'I never saw that': Secretary of State Mike Pompeo on Mulvaney quid pro quo admission

The Secretary of State has defended the president amid the impeachment inquiry

October 20, 2019, 2:06 PM

Secretary of State Mike Pompeo said on ABC's "This Week" that he never saw the kind of quid pro quo that acting White House Chief of Staff Mick Mulvaney referred to on Thursday with regard to the decision-making process he was involved in on Ukraine.

"The conversation was always around what were the strategic implications," Pompeo told ABC News Chief Anchor George Stephanopoulos on Sunday. "Would that money get to the right place or would there be corruption in Ukraine and the money wouldn't flow to the mission that it was intended for."

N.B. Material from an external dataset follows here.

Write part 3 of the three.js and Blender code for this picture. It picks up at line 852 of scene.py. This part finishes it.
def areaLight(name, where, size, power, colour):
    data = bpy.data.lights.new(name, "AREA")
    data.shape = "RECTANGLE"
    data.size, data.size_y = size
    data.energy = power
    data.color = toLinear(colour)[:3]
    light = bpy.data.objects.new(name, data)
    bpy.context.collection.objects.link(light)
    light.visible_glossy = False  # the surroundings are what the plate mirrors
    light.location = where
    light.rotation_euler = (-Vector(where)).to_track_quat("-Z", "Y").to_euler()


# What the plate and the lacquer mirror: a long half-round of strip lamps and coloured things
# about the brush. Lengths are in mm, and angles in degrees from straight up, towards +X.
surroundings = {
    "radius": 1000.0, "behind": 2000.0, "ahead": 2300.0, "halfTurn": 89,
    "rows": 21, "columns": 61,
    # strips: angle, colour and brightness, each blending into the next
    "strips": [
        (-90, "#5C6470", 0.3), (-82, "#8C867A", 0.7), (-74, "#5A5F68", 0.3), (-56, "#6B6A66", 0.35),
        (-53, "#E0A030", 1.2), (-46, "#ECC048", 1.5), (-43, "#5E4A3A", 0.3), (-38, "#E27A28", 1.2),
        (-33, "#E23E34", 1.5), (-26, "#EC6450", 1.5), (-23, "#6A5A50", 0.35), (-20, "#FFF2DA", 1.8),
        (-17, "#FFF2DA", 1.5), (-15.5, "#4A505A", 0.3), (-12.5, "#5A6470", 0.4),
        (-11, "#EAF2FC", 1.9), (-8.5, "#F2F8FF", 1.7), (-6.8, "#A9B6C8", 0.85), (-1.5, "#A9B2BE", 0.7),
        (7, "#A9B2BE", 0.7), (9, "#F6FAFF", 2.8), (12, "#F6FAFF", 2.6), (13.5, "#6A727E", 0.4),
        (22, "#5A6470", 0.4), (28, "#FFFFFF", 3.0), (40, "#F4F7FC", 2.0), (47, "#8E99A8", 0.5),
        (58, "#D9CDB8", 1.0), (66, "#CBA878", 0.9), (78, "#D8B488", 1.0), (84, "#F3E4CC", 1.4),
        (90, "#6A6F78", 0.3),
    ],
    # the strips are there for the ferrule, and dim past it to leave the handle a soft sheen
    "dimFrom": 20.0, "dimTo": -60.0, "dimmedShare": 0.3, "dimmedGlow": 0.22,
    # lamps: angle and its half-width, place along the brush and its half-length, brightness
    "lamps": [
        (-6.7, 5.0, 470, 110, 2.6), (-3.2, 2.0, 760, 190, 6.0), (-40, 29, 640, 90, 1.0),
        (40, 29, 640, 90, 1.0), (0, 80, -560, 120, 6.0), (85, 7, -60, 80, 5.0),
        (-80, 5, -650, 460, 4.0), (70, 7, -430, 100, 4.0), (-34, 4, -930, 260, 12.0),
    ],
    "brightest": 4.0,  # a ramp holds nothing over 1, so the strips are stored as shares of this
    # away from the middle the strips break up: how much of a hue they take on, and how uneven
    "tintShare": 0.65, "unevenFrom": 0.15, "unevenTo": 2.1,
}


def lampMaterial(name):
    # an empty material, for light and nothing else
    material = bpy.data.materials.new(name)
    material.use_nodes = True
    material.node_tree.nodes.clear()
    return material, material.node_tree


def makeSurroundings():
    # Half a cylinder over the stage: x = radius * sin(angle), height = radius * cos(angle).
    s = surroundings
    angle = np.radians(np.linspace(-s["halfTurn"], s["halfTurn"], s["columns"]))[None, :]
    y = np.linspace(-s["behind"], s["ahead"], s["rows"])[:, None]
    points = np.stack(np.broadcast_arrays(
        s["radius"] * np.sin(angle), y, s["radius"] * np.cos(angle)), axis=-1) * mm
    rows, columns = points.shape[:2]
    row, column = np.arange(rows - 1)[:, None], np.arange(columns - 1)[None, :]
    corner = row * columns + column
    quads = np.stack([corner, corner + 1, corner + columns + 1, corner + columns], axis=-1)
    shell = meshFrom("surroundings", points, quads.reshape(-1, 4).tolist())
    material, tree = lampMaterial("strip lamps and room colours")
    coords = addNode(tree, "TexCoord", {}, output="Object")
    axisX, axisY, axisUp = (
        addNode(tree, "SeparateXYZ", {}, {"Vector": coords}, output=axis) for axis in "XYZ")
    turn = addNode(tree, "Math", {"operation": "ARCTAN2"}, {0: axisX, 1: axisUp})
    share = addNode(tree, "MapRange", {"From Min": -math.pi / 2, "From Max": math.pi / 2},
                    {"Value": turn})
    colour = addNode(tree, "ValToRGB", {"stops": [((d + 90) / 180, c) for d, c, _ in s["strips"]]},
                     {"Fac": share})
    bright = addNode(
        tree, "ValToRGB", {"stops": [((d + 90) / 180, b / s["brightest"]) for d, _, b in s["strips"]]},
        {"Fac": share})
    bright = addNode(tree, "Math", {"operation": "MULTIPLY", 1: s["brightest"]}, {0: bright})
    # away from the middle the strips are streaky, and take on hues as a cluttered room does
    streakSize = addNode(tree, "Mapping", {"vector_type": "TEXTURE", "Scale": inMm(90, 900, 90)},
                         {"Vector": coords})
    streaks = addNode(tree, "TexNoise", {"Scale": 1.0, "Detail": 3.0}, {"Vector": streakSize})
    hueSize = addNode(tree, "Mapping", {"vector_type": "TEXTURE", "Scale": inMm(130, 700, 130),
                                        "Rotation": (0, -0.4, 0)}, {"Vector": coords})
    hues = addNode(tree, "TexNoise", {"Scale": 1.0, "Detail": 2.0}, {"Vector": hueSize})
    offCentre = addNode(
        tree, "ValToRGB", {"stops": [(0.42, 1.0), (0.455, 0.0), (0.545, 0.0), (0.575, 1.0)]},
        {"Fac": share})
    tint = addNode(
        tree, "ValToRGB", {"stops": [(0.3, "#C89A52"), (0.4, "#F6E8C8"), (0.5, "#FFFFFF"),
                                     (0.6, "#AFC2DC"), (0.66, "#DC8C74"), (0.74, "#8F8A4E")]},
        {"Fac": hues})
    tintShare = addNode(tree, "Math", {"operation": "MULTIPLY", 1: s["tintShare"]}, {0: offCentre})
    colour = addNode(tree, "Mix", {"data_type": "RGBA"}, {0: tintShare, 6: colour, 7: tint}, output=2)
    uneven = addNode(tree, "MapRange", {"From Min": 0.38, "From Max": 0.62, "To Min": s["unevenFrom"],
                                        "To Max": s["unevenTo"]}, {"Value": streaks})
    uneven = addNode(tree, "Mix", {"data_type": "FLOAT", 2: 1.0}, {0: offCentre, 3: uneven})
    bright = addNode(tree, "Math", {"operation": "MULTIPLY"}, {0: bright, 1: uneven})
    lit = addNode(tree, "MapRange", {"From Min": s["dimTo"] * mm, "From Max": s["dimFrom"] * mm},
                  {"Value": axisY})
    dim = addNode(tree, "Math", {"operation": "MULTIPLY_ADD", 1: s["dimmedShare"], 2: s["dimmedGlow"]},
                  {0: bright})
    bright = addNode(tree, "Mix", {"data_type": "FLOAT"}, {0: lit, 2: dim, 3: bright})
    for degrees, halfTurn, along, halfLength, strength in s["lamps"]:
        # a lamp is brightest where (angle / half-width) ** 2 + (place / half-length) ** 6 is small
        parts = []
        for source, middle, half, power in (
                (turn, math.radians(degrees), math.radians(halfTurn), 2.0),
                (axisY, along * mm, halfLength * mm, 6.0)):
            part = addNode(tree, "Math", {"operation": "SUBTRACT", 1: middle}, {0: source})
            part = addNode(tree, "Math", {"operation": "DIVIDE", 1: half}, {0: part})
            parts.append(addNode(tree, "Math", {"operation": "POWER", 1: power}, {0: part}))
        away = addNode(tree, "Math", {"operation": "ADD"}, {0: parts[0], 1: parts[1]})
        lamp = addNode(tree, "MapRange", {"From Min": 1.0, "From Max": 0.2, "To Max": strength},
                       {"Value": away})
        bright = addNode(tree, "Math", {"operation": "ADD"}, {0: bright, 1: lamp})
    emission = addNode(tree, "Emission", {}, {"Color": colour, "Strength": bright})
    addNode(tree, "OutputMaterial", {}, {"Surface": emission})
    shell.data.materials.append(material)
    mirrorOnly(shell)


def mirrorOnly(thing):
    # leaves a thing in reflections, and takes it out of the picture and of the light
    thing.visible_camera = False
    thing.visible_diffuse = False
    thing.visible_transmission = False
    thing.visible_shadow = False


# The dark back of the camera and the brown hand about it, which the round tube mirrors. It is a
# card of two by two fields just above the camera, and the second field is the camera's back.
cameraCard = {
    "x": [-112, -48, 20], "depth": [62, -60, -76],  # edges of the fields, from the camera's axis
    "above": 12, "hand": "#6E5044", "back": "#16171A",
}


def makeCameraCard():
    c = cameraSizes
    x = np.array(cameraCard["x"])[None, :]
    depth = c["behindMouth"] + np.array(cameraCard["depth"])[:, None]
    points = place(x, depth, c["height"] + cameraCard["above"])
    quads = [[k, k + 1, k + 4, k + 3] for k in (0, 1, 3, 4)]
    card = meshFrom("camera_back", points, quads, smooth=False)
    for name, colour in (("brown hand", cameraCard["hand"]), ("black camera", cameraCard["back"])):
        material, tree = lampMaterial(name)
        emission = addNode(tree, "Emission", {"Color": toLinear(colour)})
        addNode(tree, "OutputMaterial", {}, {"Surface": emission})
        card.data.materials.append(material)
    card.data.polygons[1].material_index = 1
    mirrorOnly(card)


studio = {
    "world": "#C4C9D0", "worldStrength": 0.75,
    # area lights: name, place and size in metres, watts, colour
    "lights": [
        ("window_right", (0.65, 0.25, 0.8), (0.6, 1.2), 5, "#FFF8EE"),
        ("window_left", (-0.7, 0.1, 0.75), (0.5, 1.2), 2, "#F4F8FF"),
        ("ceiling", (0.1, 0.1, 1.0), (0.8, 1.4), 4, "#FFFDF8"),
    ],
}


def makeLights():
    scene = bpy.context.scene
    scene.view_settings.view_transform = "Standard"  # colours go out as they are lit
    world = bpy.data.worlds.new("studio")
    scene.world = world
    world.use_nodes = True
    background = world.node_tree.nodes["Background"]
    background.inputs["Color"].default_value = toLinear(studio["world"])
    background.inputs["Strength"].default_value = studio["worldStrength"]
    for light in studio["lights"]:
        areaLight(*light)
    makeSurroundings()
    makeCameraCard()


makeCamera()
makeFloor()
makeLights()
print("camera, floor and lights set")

After repeated denials by the administration -- including by the president himself -- Mulvaney did not dispute to ABC News' Chief White House Correspondent Jonathan Karl that there was a quid pro quo in the Ukraine affair. He has since walked back the comments he made on Thursday during a White House briefing, writing in a statement that the press has "decided to misconstrue" his earlier comments.

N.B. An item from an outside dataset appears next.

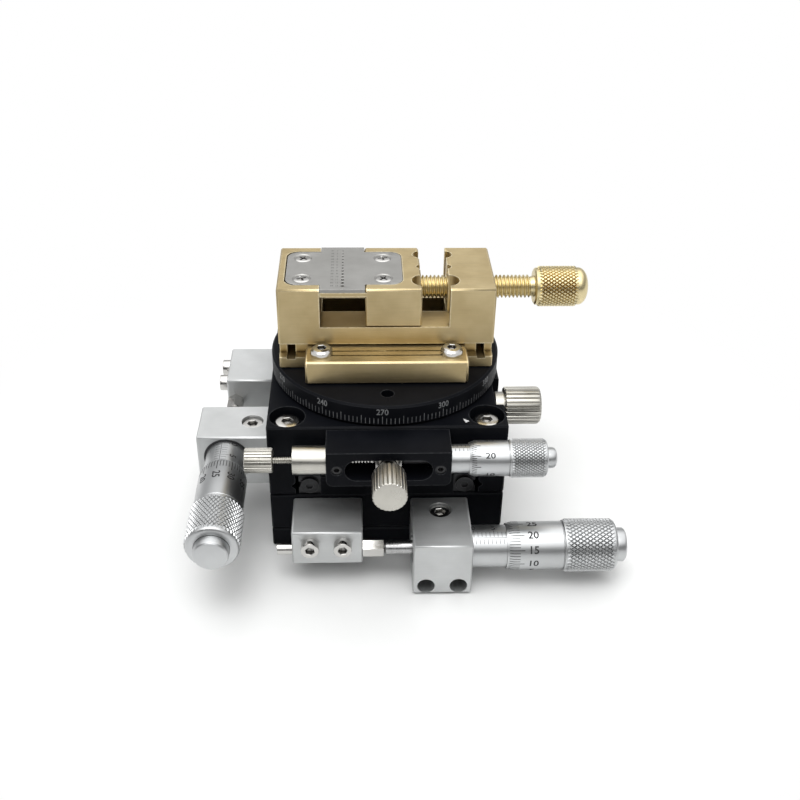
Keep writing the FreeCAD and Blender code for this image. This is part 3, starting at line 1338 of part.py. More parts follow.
def gauge_plate():
    """Steel plate over the jaw's bridge: graded holes and four countersunk screw holes."""
    body = new_body("gauge_plate")
    left = f"({TAIL_START})"
    right = PLATE_END
    half = "tail_width / 2"
    wide = "vise_width / 2"
    tongue_start = BRIDGE_START
    tongue_end = f"({JAW_BACK} - plate_fit)"
    outline = [
        (left, minus(half)), (tongue_start, minus(half)), (tongue_start, minus(wide)),
        (tongue_end, minus(wide)), (tongue_end, minus(half)), (right, minus(half)),
        (right, half), (tongue_end, half), (tongue_end, wide),
        (tongue_start, wide), (tongue_start, half), (left, half),
    ]
    extrude(body, "XY", [outline], PLATE_FOOT, VISE_TOP)
    corners = [(x, y) for x in (left, right) for y in (minus(half), half)]
    dress(body, "Fillet", "Radius", "plate_round", upright_at(corners))
    holes = []
    for index in range(SIZES["gauge_hole_count"]):
        along = f"({index} - (gauge_hole_count - 1) / 2) * gauge_hole_pitch"
        radius = f"gauge_hole_first_radius - {index} * gauge_hole_step"
        holes.append((PLATE_MIDDLE, along, radius))
    extrude(body, "XY", holes, f"{PLATE_FOOT} - 1", f"{VISE_TOP} + 1", cut=True)
    for x, y in plate_screw_xy():
        sink = body.newObject("PartDesign::SubtractiveCone", "gauge_plate_countersink")
        sink.AttachmentSupport = [(origin_part(body, "XY_Plane"), "")]
        sink.MapMode = "FlatFace"
        bind(sink, "AttachmentOffset.Base.x", x)
        bind(sink, "AttachmentOffset.Base.y", y)
        bind(sink, "AttachmentOffset.Base.z", PLATE_FOOT)
        bind(sink, "Height", "plate_thickness")
        bind(sink, "Radius1", "plate_screw_neck_radius + screw_fit")
        bind(sink, "Radius2", "plate_screw_head_radius + screw_fit")
        body.Tip = sink
    return finish(body)


def plate_screws():
    screws = []
    for x, y in plate_screw_xy():
        body = new_body("plate_screw")
        tip = "-bridge_thickness"
        revolve(body, [
            ("0", tip), ("plate_screw_shank_radius", tip), ("plate_screw_shank_radius", "0"),
            ("plate_screw_neck_radius", "0"), ("plate_screw_head_radius", "plate_thickness"),
            ("0", "plate_thickness"),
        ])
        arm = "plate_screw_head_radius * 0.5"
        width = "plate_screw_head_radius * 0.12"
        cross = [rectangle(minus(arm), arm, minus(width), width)]
        extrude(body, "XY", cross, "plate_thickness * 0.4", "plate_thickness + 1", cut=True)
        cross = [rectangle(minus(width), width, minus(arm), arm)]
        extrude(body, "XY", cross, "plate_thickness * 0.4", "plate_thickness + 1", cut=True)
        place(body, x, y, PLATE_FOOT)
        screws.append(body)
    return group("plate_screws", screws)


def jaw_pins():
    pins = []
    for x, y in jaw_pin_xy():
        pin = doc.addObject("Part::Cylinder", "jaw_pin")
        bind(pin, "Radius", "jaw_pin_radius")
        bind(pin, "Height", JAW_PIN_LENGTH)
        place(pin, x, y, JAW_FOOT)
        pins.append(pin)
    return group("jaw_pins", pins)


def jaw_keeper():
    body = new_body("jaw_keeper")
    middle = f"(({JAW_BACK} + {JAW_FACE}) / 2)"
    plate = rectangle(f"{middle} - keeper_length / 2", f"{middle} + keeper_length / 2",
                      "-keeper_width / 2", "keeper_width / 2")
    extrude(body, "XY", [plate], f"{KEEPER_TOP} - keeper_thickness", KEEPER_TOP)
    return finish(body)


def vise_screw():
    body = new_body("vise_screw")
    button = "screw_button_length"
    neck = "(screw_button_length + screw_neck_length)"
    knob = f"({VISE_END} + vise_knob_gap - {SCREW_TIP})"
    end = f"({knob} + vise_knob_length)"
    revolve(body, [
        ("0", "0"), ("screw_button_radius", "0"), ("screw_button_radius", button),
        ("screw_neck_radius", button), ("screw_neck_radius", neck), ("screw_radius", neck),
        ("screw_radius", knob), ("vise_knob_radius - knob_round", knob),
        ("vise_knob_radius", f"{knob} + knob_round"), ("vise_knob_radius", end), ("0", end),
    ])
    dress(body, "Fillet", "Radius", "vise_knob_dome", rim_at(end, "vise_knob_radius"))
    place(body, SCREW_TIP, "0", SCREW_Z, "+X")
    return finish(body)


def clamp_bar(label, side):
    """Step clamp whose toe presses on the vise's side ledge."""
    body = new_body(label)
    inner = "(vise_width / 2 + clamp_bar_gap)"
    outer = f"({inner} + clamp_bar_depth)"
    toe_tip = f"({inner} - clamp_toe_length - clamp_bar_gap)"
    top = f"({VISE_LEDGE} + clamp_toe_thickness)"
    foot = f"({TABLE_TOP} + clamp_bar_lift)"
    half = "clamp_bar_length / 2"
    section = rectangle(f"{side} * {inner}", f"{side} * {outer}", foot, top)
    extrude(body, "YZ", [section], minus(half), half)
    break_edges(body, "edge_break")
    toe = rectangle(f"{side} * {toe_tip}", f"{side} * ({inner} + 0.6)", VISE_LEDGE, top)
    extrude(body, "YZ", [toe], f"-{half} + edge_break", f"{half} - edge_break")
    holes = [(f"{i} * clamp_screw_spacing / 2", f"{side} * ({inner} + clamp_screw_setback)",
              "medium_shank_radius + screw_fit") for i in SIGNS]
    extrude(body, "XY", holes, f"{foot} - {OVER}", f"{top} + {OVER}", cut=True)
    return finish(body)


def clamp_bar_screws():
    seat = f"{VISE_LEDGE} + clamp_toe_thickness"
    length = "vise_foot_height + clamp_toe_thickness + button_screw_depth"
    screws = []
    for x, y in clamp_screw_xy():
        screw = cap_screw("clamp_bar_screw", "medium_shank_radius", length, "button_head_radius",
                          "button_head_height", "medium_shank_radius * 0.75", rounding="button_head_round")
        place(screw, x, y, seat)
        screws.append(screw)
    return group("clamp_bar_screws", screws)


# ---------------------------------------------------------------- build

base_plate()
x_block()
y_block()
way_rails("x_rails", "x")
way_rails("y_rails", "y")
rail_end_screws("x_rail_end_screws", "x")
rail_end_screws("y_rail_end_screws", "y")
roller_cages("x_roller_cages", "x")
roller_cages("y_roller_cages", "y")
slide_drive("x")
slide_drive("y")
rotary_base()
corner_screws()
table_bearing()
fine_block()
fine_block_screws()
fine_arm()
clamp_screw_and_pad()
theta_head()
spring_plunger()
lock_screw_and_shoe()
rotary_table()
table_retainer()
vise_body()
moving_jaw()
gauge_plate()
plate_screws()
jaw_pins()
jaw_keeper()
vise_screw()
clamp_bar("front_clamp_bar", "-1")
clamp_bar("rear_clamp_bar", "1")
clamp_bar_screws()
doc.recompute()

for item in doc.Objects:
    if "Invalid" in item.State or "Error" in item.State:
        raise RuntimeError(f"{item.Name} did not compute: {item.State}")
for node in nodes:
    if node.Shape.isNull() or not node.Shape.isValid():
        raise RuntimeError(f"{node.Label} has no valid shape")

os.makedirs("parts", exist_ok=True)
for node in nodes:
    node.Shape.exportStep(f"parts/{node.Label}.step")
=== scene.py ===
# Looks of the XYR alignment stage: materials, knurls, threads, graduations and figures on the
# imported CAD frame, with a pale floor, soft light and the camera. Lengths are millimetres until
# a mesh is made, where MM turns them into metres. Angles are degrees where DEGREE follows them.

import json
import math
import bpy
import bmesh
from mathutils import Matrix, Vector

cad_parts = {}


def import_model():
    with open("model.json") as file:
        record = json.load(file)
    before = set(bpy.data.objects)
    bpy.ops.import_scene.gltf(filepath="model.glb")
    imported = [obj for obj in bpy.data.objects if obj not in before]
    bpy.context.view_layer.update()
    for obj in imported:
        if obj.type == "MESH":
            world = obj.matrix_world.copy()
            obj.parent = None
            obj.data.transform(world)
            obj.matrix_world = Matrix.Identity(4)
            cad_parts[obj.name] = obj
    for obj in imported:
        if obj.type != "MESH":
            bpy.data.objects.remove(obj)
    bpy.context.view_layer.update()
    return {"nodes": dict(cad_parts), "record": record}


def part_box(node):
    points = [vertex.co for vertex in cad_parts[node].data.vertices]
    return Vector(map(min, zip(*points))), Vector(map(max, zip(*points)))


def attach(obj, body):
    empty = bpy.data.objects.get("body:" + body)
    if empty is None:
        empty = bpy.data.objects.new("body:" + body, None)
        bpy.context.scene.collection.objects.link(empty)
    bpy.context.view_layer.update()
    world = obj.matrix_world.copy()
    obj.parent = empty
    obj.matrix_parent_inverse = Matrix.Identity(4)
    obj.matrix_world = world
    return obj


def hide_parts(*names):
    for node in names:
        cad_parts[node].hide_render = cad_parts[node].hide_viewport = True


MM = 0.001
TURN = 2 * math.pi
QUARTER = math.pi / 2
DEGREE = TURN / 360
UP = Vector((0, 0, 1))
AXIS = 0.02             # radius that a cap on the axis shrinks to

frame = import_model()


# ------------ materials

NOISE_RANGE = (0.3, 0.7)        # where most of a noise texture's values lie
OCCLUSION_SAMPLES = 6
EDGE_WEAR_AND_HIGHLIGHT_RANGE = (0.93, 0.6)        # inner occlusion, from a plain edge to full scuffing and painted highlight
EDGE_PATCH_GRAIN = 1.1                # patches of edge scuffing and painted highlight per millimetre
LEAST_EDGE_SHARE = 0.25               # share of the scuffing and painted highlight that every edge has
GROOVE_RANGE = (0.82, 0.4)      # occlusion outside a piece, from no painted shade to full painted shade
GROOVE_SHADE = 0.9


def shader(name):
    """New node material: its material, tree and Principled shader."""
    material = bpy.data.materials.new(name)
    material.use_nodes = True
    tree = material.node_tree
    return material, tree, tree.nodes["Principled BSDF"]


def add(tree, kind, **settings):
    """New node of this kind with these settings."""
    node = tree.nodes.new(kind)
    for key, setting in settings.items():
        setattr(node, key, setting)
    return node


def grain(tree, stretch, detail=4.0):
    """Noise in object space, with these features per millimetre along each axis."""
    place = add(tree, "ShaderNodeTexCoord")
    mapping = add(tree, "ShaderNodeMapping")
    mapping.inputs["Scale"].default_value = [s / MM for s in stretch]
    noise = add(tree, "ShaderNodeTexNoise")
    noise.inputs["Scale"].default_value = 1.0
    noise.inputs["Detail"].default_value = detail
    tree.links.new(place.outputs["Object"], mapping.inputs["Vector"])
    tree.links.new(mapping.outputs["Vector"], noise.inputs["Vector"])
    return noise.outputs["Fac"]


def ramp(tree, source, low, high, start=NOISE_RANGE[0], end=NOISE_RANGE[1]):
    """Colour that runs from low to high while the source runs from start to end."""
    node = add(tree, "ShaderNodeValToRGB")
    for stop, position, colour in zip(node.color_ramp.elements, (start, end), (low, high)):
        stop.position = position
        stop.color = (*colour, 1)
    tree.links.new(source, node.inputs["Fac"])
    return node.outputs["Color"]


def remap(tree, source, source_range, low=0.0, high=1.0, smooth=False):
    """Value that runs from low to high while the source runs over its range."""
    kind = "SMOOTHSTEP" if smooth else "LINEAR"
    node = add(tree, "ShaderNodeMapRange", interpolation_type=kind)
    node.inputs["From Min"].default_value = source_range[0]
    node.inputs["From Max"].default_value = source_range[1]
    node.inputs["To Min"].default_value = low
    node.inputs["To Max"].default_value = high
    tree.links.new(source, node.inputs["Value"])
    return node.outputs["Result"]


def combine(tree, operation, first, second):
    """Sum, product or the like of two values."""
    node = add(tree, "ShaderNodeMath", operation=operation)
    tree.links.new(first, node.inputs[0])
    tree.links.new(second, node.inputs[1])
    return node.outputs["Value"]


def occlusion(tree, distance, inside):
    """How open the space is within this distance, inside or outside the piece."""
    node = add(tree, "ShaderNodeAmbientOcclusion", inside=inside, only_local=True,
               samples=OCCLUSION_SAMPLES)
    node.inputs["Distance"].default_value = distance * MM
    return node.outputs["AO"]


def relief(tree, surface, source, height):
    """Bump of this height on the surface."""
    bump = add(tree, "ShaderNodeBump")
    bump.inputs["Strength"].default_value = 1.0
    bump.inputs["Distance"].default_value = height * MM
    tree.links.new(source, bump.inputs["Height"])
    tree.links.new(bump.outputs["Normal"], surface.inputs["Normal"])


def edge_mask(tree, width, amount):
    """Scuffed edges with a painted highlight: where the inside of the piece is thin, broken up by a
    fine noise.
    """
    edge = remap(tree, occlusion(tree, width, inside=True), EDGE_WEAR_AND_HIGHLIGHT_RANGE)
    blotches = grain(tree, (EDGE_PATCH_GRAIN,) * 3, detail=5.0)
    patchy = remap(tree, blotches, NOISE_RANGE, amount * LEAST_EDGE_SHARE, amount)
    return combine(tree, "MULTIPLY", edge, patchy)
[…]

When asked if he wanted to clarify on Friday, President Donald Trump said, "I think (Mulvaney) clarified it."

PHOTO: U.S. Secretary of State Mike Pompeo briefs media at NATO headquarters in Brussels, Belgium October 18, 2019.
U.S. Secretary of State Mike Pompeo briefs media at NATO headquarters in Brussels, Belgium October 18, 2019.
Kenzo Tribouillard/Pool via Reuters

When Stephanopoulos asked Pompeo on Sunday if it would be appropriate to put conditions on aid to Ukraine, Pompeo said he would not comment on a hypothetical.

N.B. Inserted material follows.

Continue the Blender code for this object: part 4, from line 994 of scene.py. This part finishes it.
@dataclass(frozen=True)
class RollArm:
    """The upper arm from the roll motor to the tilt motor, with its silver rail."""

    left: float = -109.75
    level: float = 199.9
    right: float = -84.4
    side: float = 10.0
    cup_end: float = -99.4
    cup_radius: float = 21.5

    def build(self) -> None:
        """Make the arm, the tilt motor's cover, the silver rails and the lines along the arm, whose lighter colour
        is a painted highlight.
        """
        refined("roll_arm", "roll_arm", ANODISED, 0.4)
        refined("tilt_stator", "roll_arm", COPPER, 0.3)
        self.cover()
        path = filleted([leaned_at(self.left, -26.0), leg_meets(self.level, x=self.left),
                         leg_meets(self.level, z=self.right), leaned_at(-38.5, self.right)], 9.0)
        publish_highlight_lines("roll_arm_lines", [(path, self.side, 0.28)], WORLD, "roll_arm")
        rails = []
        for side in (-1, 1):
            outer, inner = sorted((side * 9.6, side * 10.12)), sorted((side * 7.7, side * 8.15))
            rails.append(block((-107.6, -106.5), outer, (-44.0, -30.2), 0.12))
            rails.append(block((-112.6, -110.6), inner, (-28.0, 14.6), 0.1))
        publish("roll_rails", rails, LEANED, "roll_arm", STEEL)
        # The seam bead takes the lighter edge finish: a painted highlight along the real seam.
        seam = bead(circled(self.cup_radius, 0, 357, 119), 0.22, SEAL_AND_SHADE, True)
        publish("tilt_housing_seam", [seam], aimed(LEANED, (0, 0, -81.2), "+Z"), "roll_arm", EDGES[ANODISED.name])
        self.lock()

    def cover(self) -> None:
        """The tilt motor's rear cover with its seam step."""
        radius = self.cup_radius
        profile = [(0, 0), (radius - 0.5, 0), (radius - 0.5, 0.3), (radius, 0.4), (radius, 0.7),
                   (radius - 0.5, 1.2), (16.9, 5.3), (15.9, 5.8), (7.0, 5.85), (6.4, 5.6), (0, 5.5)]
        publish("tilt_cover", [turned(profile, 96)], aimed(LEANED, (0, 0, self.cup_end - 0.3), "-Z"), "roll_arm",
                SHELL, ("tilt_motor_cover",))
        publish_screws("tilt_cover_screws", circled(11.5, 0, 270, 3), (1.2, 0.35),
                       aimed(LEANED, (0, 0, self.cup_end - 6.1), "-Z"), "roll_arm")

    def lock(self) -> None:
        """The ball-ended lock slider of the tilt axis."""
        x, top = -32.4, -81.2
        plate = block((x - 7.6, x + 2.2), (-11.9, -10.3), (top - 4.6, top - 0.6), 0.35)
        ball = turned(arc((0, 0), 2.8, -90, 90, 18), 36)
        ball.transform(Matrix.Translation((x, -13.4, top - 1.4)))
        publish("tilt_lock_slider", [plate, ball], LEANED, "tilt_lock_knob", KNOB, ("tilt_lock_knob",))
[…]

"The chief of staff said it did," Stephanopoulos said.

"George, it -- you asked me if this happened," Pompeo said after a pause. "It's a hypothetical. I have told you what I observed, what I saw, the process related to this very funding."

Pompeo also would not comment Sunday on the role in Ukraine policy of Trump's personal attorney Rudy Giuliani, including his potential conflicts of interest, citing his policy of not commenting on internal deliberations in the administration.

"But -- but this was different," Stephanopoulos pressed. "This was not a member of the administration. This is the president's personal lawyer, who was pursuing this as -- at the president's direction and -- and going around the normal State Department procedures."

"George, private citizens often are part of executing American foreign policy," Pompeo said, referring to past envoys such as former New Mexico Gov. Bill Richardson who worked overseas on behalf of Democratic administrations. "You know that."

He also said that he did not review Giuliani's dossier of materials from Ukraine, instead passing it on to the appropriate people within the State Department.

Separately, Pompeo said he would not comment on the circumstances around former Ambassador to Ukraine Marie Yovanovitch's removal, but noted that she was only withdrawn from her post a few weeks early and still works at the State Department.

"Ambassadors serve at the pleasure of the president, and when a president loses confidence in an ambassador -- it's not in that ambassador, the State Department or America's best interest for them to continue to stay in their post," he said.

When Pompeo was asked about his former senior adviser Michael McKinley 's testimony on Wednesday, that he left the State Department over her removal, the secretary of state said, "I never heard him say a single thing about his concerns with respect to the decision that was made … not once."

When Stephanopoulos asked Pompeo about the testimony of several State Department officials, Pompeo said it wouldn't be appropriate to comment on personnel decisions.

"George, in good time all of the facts surrounding each of these incidents will become clear. But it's not appropriate for me to comment on all of the things that happen inside of personnel decisions -- none -- none of our foreign service officers would welcome the secretary of state talking about why someone stayed, why someone was removed, why someone was transferred. It wouldn’t be appropriate," he said.

Pompeo did disagree with Mulvaney's commenting that State Department officials who have testified as a part of the impeachment inquiry were doing so because they disagreed with the president's politics.

"Each of us has a solemn responsibility to defend the Constitution and to speak the truth," Pompeo said on "This Week." "I said this the other day, I hope those officers who go to Capitol Hill will speak truthfully, that they'll speak completely."

He did, however, call Intelligence Committee Chairman Adam Schiff's investigation a "kangaroo court," and pushed back on information released from closed-door testimonies as "leaked reporting from Democrats."

ABC News has reported on disgruntled career State Department employees, upset over the treatment of Yovanovitch and other perceived lack of support.

"We've done great things for these officers," Pompeo responded. "I see these stories about morale being low, I see things precisely the opposite. I see motivated officers."

Last month, the secretary was subpoenaed as a part of the impeachment inquiry against Trump and he has accused Democrats of attempting to "bully" State Department officials. He was listening to the July call between Trump and Ukrainian President Volodymyr Zelenskiy -- which is at the center of the complaint -- ABC News reported earlier this month.

When asked Sunday if he would testify as a part of the inquiry if called to do so, Pompeo said "I've said all along, I'll do everything I'm required to do by law."